With the triple whammy of Prince Harry's antics, a royal baby on the way, and HM The Queen trumping them all with a surprise parachute jump in front of a global audience, the Royal Family are as big box office as ever.
So it was not even a little-brainer for ITV to follow where the BBC led last year, with equally 'unprecedented' access behind doors at the various palaces.
David Cameron has his weekly Audience with HM The Queen
Because we'd faithfully followed in Andrew Marr's footsteps last year on this same beat, not to mention ALL the other Jubilee tribute programmes, there was in fact, very little new to learn about all the goings-on. Nonetheless, it was refreshing to be able to view proceedings without looking over the shoulder of some genuflecting presenter - mercifully no Alan Titchmarsh in sight - and these cameras jostling for position between all their 'unprecedented' rivals managed to catch a few sweet nuggets, such as the following:
That when she's catching up with her Prime Minister for his weekly private Audience, the Queen likes to check that the electric fire in the grate is 'just so', with a neat nudge of the foot. And, even though she's at home, her handbag remains beside her at all times. Whether it's ever been used to bring any of her 12 PMs to order, of course, goes unrecorded.
The Queen has met an estimated four million people during her 60-year reign
That while her hundreds of guests were quaffing on house wine for the Jubilee Lunch, the Queen and Prince Philip preferred their own tipples - in his case, the Duke's Ale, in her case a nice Gin and Dubonnet.
That the value of a single action by the Queen is worth a thousand words, most movingly when she entered both Anglican and Catholic churches in Northern Ireland, and then shook the hand of former IRA commander Martin McGuinness.
That while the Duke of Edinburgh was manfully withstanding an illness that later put him in hospital to monitor the Jubilee Armada, his eldest son looked distinctly queasy in the rain, as though he'd rather be curled up at Highgrove, munching on a Duchy Original and chatting to a pot plant.
That Sophie, Countess of Wessex, hardly heard in public since her engagement, has got a remarkably nice speaking voice.
That one of the tips the Countess of Wessex has learned from the Queen is to never say 'hello' or 'goodbye', to the estimated four million people she's encountered during her reign.
That everyone gets so nervous when they're talking to the Queen, they often interrupt her as she's replying. The poor lady seldom ever gets to finish a sentence.

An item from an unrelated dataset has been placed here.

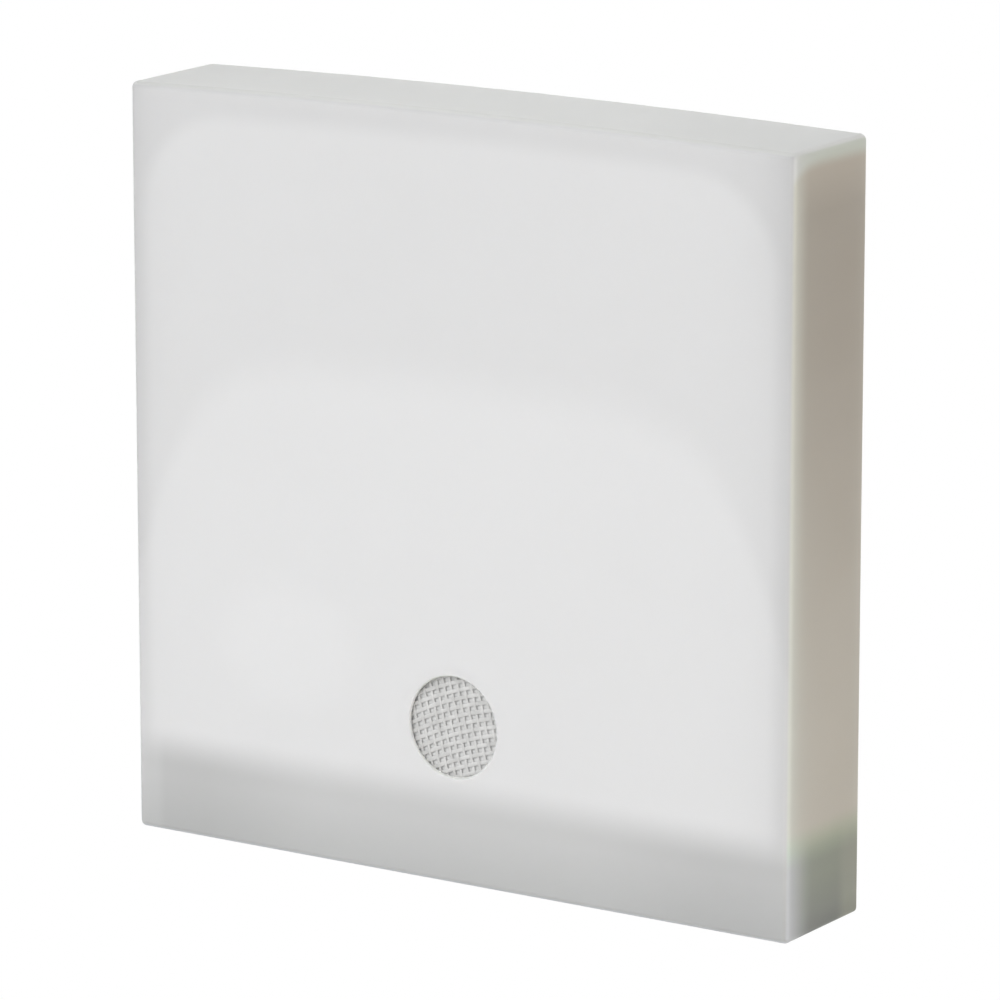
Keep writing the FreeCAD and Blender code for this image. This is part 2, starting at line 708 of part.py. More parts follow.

"We don't do kitsch," said the Royal Curator in the ball room in charge of the Indonesian artefacts for the President's State Visit. Someone needs to tell the Buckingham Palace shop, where you can buy a Crown in a Box for £9.95, or a shower cap with the royal insignia for a mere £6.95.
Was there ANYTHING in this programme you didn't already know? And did you enjoy it, anyway?